After declining an invitation for accommodation I wished a new found friend farewell and returned to find a Somers that was improving as the heat of the day subsided. It was about then that we had a rethink on our Sudan trip. It was Monday, the ferry from Wadi Halfa to Aswan left every Wednesday. We’d been making spectacular time and were left with a decision. If we drove hard and were quick at the various tourist sites we could make Wadi in two days. If we took our time we’d be left with three or four days hanging around in the heat waiting for a ferry. The heat was killing us, it wasn’t a difficult decision. We had cold water and we were drinking so much that our bellies were distended with the stuff but we just couldn’t quench the thirst. Rehydration sachets made up for the lost salt as our bodies leaked water as fast as it went in.

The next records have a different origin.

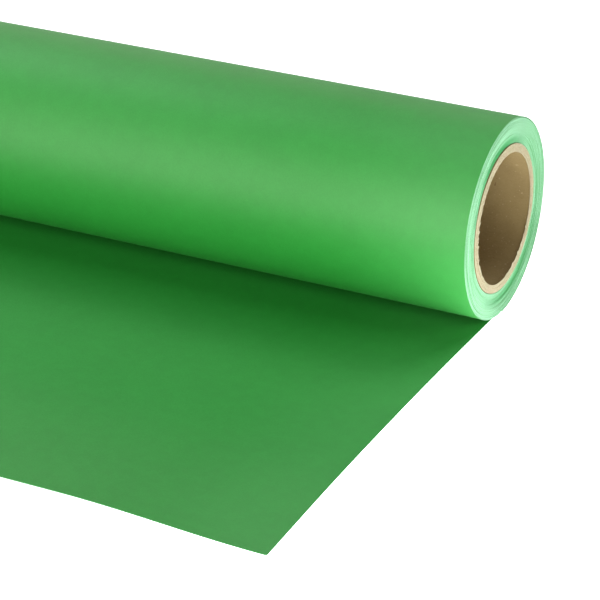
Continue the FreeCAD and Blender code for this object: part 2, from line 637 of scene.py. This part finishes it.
floor_reach = 6.0
floor_z = -roll_radius - 0.00005  # a hair under the leaf, so that the two don't share a face
glow_strength = 3.5
glow_middle = (half_width + 0.07, -0.12, floor_z)
glow_radii = (0.05, 0.25)  # where its bright pool begins to fade and where it has faded
room_strength = 0.8
box_distance = 2.2
right_end = Vector((half_width, 0, 0))
lit_place = right_end + Vector((-0.1, -0.05, -0.02))
camera_place = right_end + Vector((0.36172, -0.91224, 0.49395 - roll_radius))

floor_mesh = bpy.data.meshes.new("floor")
corners = [(-floor_reach, -floor_reach), (floor_reach, -floor_reach)]
corners += [(floor_reach, floor_reach), (-floor_reach, floor_reach)]
floor_mesh.from_pydata([(x, y, floor_z) for x, y in corners], [], [(0, 1, 2, 3)])
floor = bpy.data.objects.new("floor", floor_mesh)
bpy.context.scene.collection.objects.link(floor)
white, white_shader, floor_place = finish("white_floor", 0.9, 0.0)
apart = {0: floor_place, 1: glow_middle}
away = floor_place.node("VectorMath", {"operation": "DISTANCE"}, apart, output=1)
glow = blend(stepped(away, *glow_radii), (1, 1, 1, 1), (0.2, 0.2, 0.2, 1))
white.node_tree.links.new(glow.socket, white_shader.inputs["Emission Color"])
white_shader.inputs["Base Color"].default_value = (0.9, 0.9, 0.9, 1)
white_shader.inputs["Emission Strength"].default_value = glow_strength
floor_mesh.materials.append(white)

world = bpy.data.worlds.new("studio")
bpy.context.scene.world = world
world.use_nodes = True
room = Mix(world.node_tree)
wall = room.node("Background", None, {"Color": (1, 1, 1, 1), "Strength": room_strength})
seen = room.node("MixShader", None, {0: room.node("LightPath"), 2: wall})
world.node_tree.links.new(seen.socket, world.node_tree.nodes["World Output"].inputs["Surface"])


def soft_box(name, around, above, size, watts, tint):
    """A soft light facing the right end, at degrees round from the front and above the floor."""
    light = bpy.data.lights.new(name, "AREA")
    light.shape = "RECTANGLE"
    light.size, light.size_y = size
    light.energy = watts
    light.color = tint
    box = bpy.data.objects.new(name, light)
    bpy.context.scene.collection.objects.link(box)
    box.rotation_euler = (math.radians(90 - above), 0, math.radians(around))
    box.location = lit_place + box.rotation_euler.to_matrix() @ Vector((0, 0, box_distance))


soft_box("low_front_box", -20, 5, (1.6, 0.8), 38, (1, 0.97, 0.88))
soft_box("low_side_box", 50, 4, (1.0, 0.7), 20, (1, 0.98, 0.92))
soft_box("key_box", -27, 33, (1.4, 1.1), 23, (1, 0.96, 0.9))
soft_box("left_box", -105, 46, (1.4, 1.1), 27, (0.97, 0.98, 1))
soft_box("side_box", 100, 25, (1.0, 0.8), 11, (1, 0.99, 0.95))
soft_box("back_box", 150, 50, (1.0, 0.8), 18, (0.97, 0.98, 1))
soft_box("rim_box", -150, 22, (1.2, 0.8), 7.5, (1, 0.97, 0.85))

camera_data = bpy.data.cameras.new("camera")
camera_data.lens = 154.4
camera_data.sensor_width = 36
camera_data.clip_start, camera_data.clip_end = 0.05, 50
camera = bpy.data.objects.new("camera", camera_data)
bpy.context.scene.collection.objects.link(camera)
azimuth, elevation, tilt = (math.radians(a) for a in (26.6475, 26.534, -0.178))
camera.matrix_world = (
    Matrix.Translation(camera_place)
    @ Matrix.Rotation(azimuth, 4, "Z")
    @ Matrix.Rotation(math.radians(90) - elevation, 4, "X")
    @ Matrix.Rotation(tilt, 4, "Z")
)
bpy.context.scene.camera = camera
bpy.context.scene.view_settings.view_transform = "Standard"
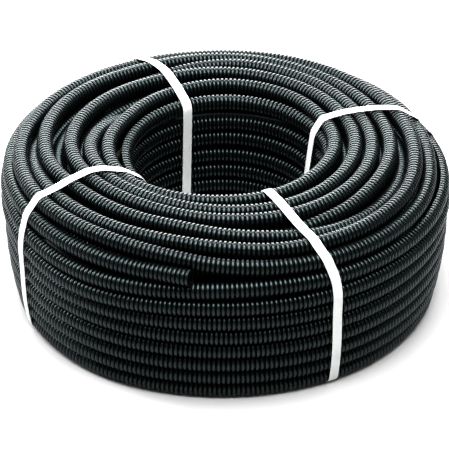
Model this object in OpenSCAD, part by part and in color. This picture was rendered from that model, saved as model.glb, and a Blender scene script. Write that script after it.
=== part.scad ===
/* Coil of corrugated conduit, bound by four flat straps.
   The coil lies flat: +Z is its axis, and the origin is the centre of its underside.
   Angles are measured counter-clockwise from +X, seen from above; the front is -Y. */

/* [Conduit] */
// Outside diameter of the conduit over its ribs
conduit_od = 20; // [16:1:25]
// Depth of the corrugation, from a rib's crest to the valley beside it
rib_depth = 2; // [1:0.1:2.4]
// Wall left under the valleys, down to the conduit's bore
wall_t = 1; // [0.8:0.1:1.5]
// Distance from one rib to the next
rib_pitch = 5.4; // [4.5:0.1:7]
// Width of a rib's crest
rib_crest = 3; // [2:0.1:4]

/* [Coil] */
// Outside diameter of the coil
coil_d = 560; // [520:5:640]
// Diameter of the coil's central hole
eye_d = 220; // [180:5:260]
// Rows of turns on the outer wall, below the shoulder
wall_rows = 7; // [6:1:9]
// How far the lowest row lies in from the widest part of the wall
foot_tuck = 10; // [4:1:16]
// Height over which the wall draws in towards the lowest row
tuck_h = 90; // [60:5:95]
// Radius of the rounded outer shoulder, through the turns' centres
shoulder_r = 56; // [50:1:64]
// Space between neighbouring turns on the top
top_slack = 3; // [0:0.5:5]
// How far the turn in the top's loose gap lies below the top turns
gap_drop = 16; // [12:1:18]
// How deep the bed under the free turn is, below its centre
bed_depth = 9; // [6:1:11]
// Radius of the rounded inner edge, through the turns' centres
lip_r = 24; // [22:1:30]
// How far the ribs of touching turns sink into each other
nest = 0.2; // [0.1:0.05:0.5]
// How far the packed turns fill the grooves, out from the turns' centres
groove_fill = 3; // [2:0.5:4]

/* [Free turn] */
// Direction in which the free end's mouth lies
end_az = -99; // [-110:1:-90]
// Length of the straight ribbed tail at the free end
tail_l = 60; // [40:5:80]
// How far the tail rises along its length
tail_rise = 3; // [2:0.5:6]
// Direction in which the free turn comes out of the coil
emerge_az = 95; // [80:1:100]

/* [Straps] */
// Width of the strap
strap_w = 12; // [9:1:19]
// Thickness of the strap
strap_t = 0.8; // [0.5:0.1:1.2]
// Gap between the strap and the crests that it passes over
strap_gap = 0.15; // [0.1:0.05:0.3]
// Direction of the strap at the front left
front_left_az = -151; // [-158:1:-140]
// Direction of the strap at the back left
back_left_az = 114; // [108:1:125]
// Direction of the strap at the back right
back_right_az = 21; // [14:1:35]
// Direction of the strap at the front right
front_right_az = -64; // [-72:1:-55]

/* [Hidden] */

$fn = 96;
tube_r = conduit_od / 2;
valley_r = tube_r - rib_depth;
bore_r = valley_r - wall_t;
pitch = conduit_od - nest;              // centre to centre of two turns that touch
lift = strap_t + strap_gap;             // the coil stands on the straps that pass under it

// Turn centres in the coil's section, as [radius, height]
wall_x = coil_d / 2 - tube_r;
eye_x = eye_d / 2 + tube_r;
floor_z = lift + tube_r;
wall_z = floor_z + (wall_rows - 1) * pitch;
crown_z = wall_z + shoulder_r;
lip_z = crown_z - lip_r;
shoulder_step = 2 * asin(pitch / 2 / shoulder_r);
lip_step = 2 * asin(pitch / 2 / lip_r);
free_index = 2;                         // the shoulder's place that the free turn takes

function on_shoulder(k) = [wall_x - shoulder_r + shoulder_r * cos(k * shoulder_step),
                           wall_z + shoulder_r * sin(k * shoulder_step)];
function on_lip(k) = [eye_x + lip_r - lip_r * cos(k * lip_step), lip_z + lip_r * sin(k * lip_step)];
// Number of pitches that fit between a and b
function steps(a, b) = max(1, floor(norm(b - a) / pitch + 0.01));
// Evenly spaced turn centres after a, up to and with b
function row(a, b) = [for (k = [1 : steps(a, b)]) a + (b - a) * k / steps(a, b)];

shoulder_n = floor(88 / shoulder_step);
lip_n = floor(95 / lip_step);
wall = [for (k = [0 : wall_rows - 1])
    [wall_x - foot_tuck * pow(max(0, 1 - k * pitch / tuck_h), 2), floor_z + k * pitch]];
shoulder = [for (k = [1 : shoulder_n]) on_shoulder(k)];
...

We called our fixer, Mazir, to see if there was space for us on the ferry. He said there was, but, shock horror, there was no first class available. We knew what we had to do. We’d already crossed one desert and with our new plan we’d be halfway across a second by nightfall. One half of the Nubian Desert stood between us and the Nile side town of Dongola. From there it was a day’s drive to Wadi.
A pristine tar road made for excellent driving and just after dark we pulled off the road outside of Dongola and found a spot to pitch the tent and spend the night.